Nevertheless, these initial complaints aren’t meant to suggest the book lacks by way of interest; far from it. As an historical addition to classical Hollywood filmmaking, the amount of titles discussed and revisited are staggering. Basinger claims to have spent three years watching films for the explicit purpose of writing this book, and it shows. An excellent opening chapter cunningly explains how the silent era established an inextricable link between subject and viewer, primarily through character types and strong thematic conviction. Lengthy discussions of Cecil B. DeMille’s The Cheat (1915) and D.W. Griffith’s The Battle of the Sexes (1928) help establish these initial bonds for viewers that “liked to sit in the dark and observe marriages as sexy, rich, glamorous, and exotic.” Nevertheless, these films and their characters weren’t simply high-order escapism, but surrogates for audiences to play out their own marriage/relationship highs and woes.

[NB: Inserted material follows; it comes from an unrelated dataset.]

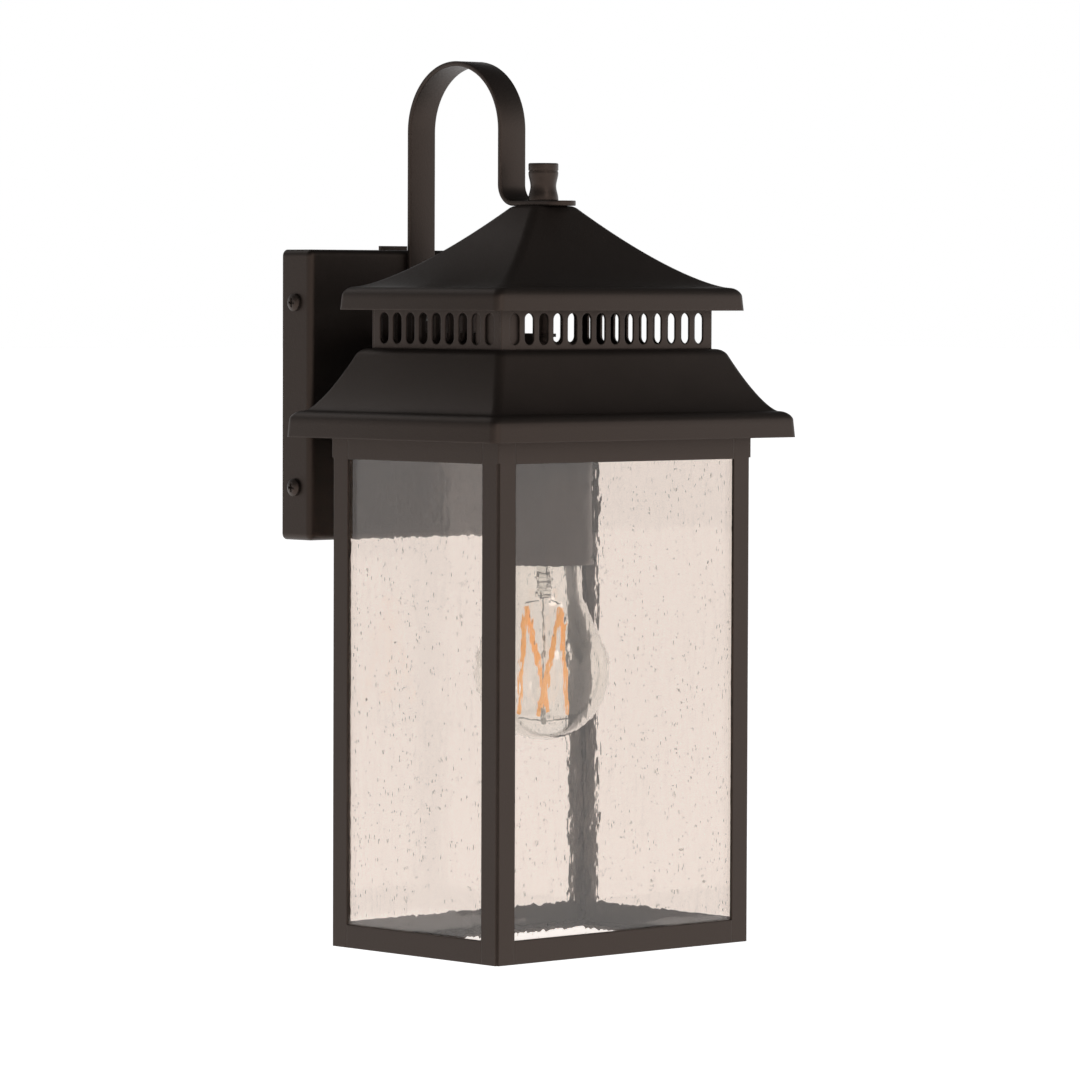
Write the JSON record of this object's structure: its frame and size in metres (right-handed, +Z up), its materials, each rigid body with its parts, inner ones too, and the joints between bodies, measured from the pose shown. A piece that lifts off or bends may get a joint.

If Basinger’s methodological means lack revelation, they’re compensated through several canny observations, mostly related to on-screen personas.
If the focus thus far seems curious for a book whose title implies discussion of the topic beyond simply Hollywood cinema, the concern is warranted; very little attention is given to international cinema beyond singular films from maestros like Truffaut, Bergman, and Ozu. Even here, discussion is limited to beginner levels, as the writing assumes a reader’s unfamiliarity with the films: “Where Bed and Board is a soufflé, Scenes from a Marriage is a blood pudding. It’s intense.” In what amounts to just a handful of pages, Basinger essentially parallels these films to their North American counterparts, seeking to understand if “these marriage problems are unique to America?” and arrives at the all-too easy conclusion that “marriage films transcend cultural differences.” Instead of exploring world cinema at length, the bulk of Basinger’s work is devoted to defining exactly what constitutes a marriage film and then considering various films through thematic ties, such as money, infidelity, and class differences. Each of these topics (along with four others) receives their own sections, with Basinger providing examples and relatively detailed explanations for each one and its presumed attraction and effect on viewers. Analysis ranges from informative and witty (“The marriage of Nick and Nora Charles was the one most moviegoers coveted. The one with the cocktails, the furs, the noisy parties, the fun, the excitement—and all the money”) to unnecessarily cheeky (“One of the great lessons of the ’class’ marriage movie is for mothers in the audience: don’t send your sons to New York to bring home a straying sibling. It’s like war—you can end up losing all your boys”). Moments such as this make the book feel less than revelatory.
If Basinger’s methodological means lack revelation, they’re compensated through several canny observations, mostly related to on-screen personas. She aligns Abbott and Costello, in their failure to communicate, as offering a riff on the marriage template. Though such homoerotic elements were made explicit in action movies of the past couple of decades, Basinger is deft in providing this link, which suggests buddy movies as derivative of the marriage film (now wouldn’t that be a book!). Likewise, her excellent pages on Brief Encounter (1947) as the ultimate infidelity movie—only without actual infidelity—read like an historian set on finding curious links and bonds through revisionist close-readings.
The final, relatively brief section is devoted to contemporary Hollywood cinema and its disavowal of the marriage film, where “marriage becomes increasingly irrelevant or used as a background conceit.” Instead, the marriage narrative became more suitable for television, derived from 1950’s shows like Father Knows Best and I Love Lucy. Basinger devotes a few pages to discussions of Friday Night Lights and Modern Family, deeming the former “one of the finest shows ever presented on marriage.” The book ends on a rather lukewarm note, claiming that “in over one hundred years of filmmaking, the marriage movie flatlined…but somehow never died,” a claim which doesn’t receive sufficient explication in the concluding chapter. From this somewhat unsatisfactory end, it becomes necessary to call for a book that’s not so quick to dismiss the formal qualities of these fantasy-charged social representations—an endeavor that would undoubtedly fuel the fine work Basinger has provided here.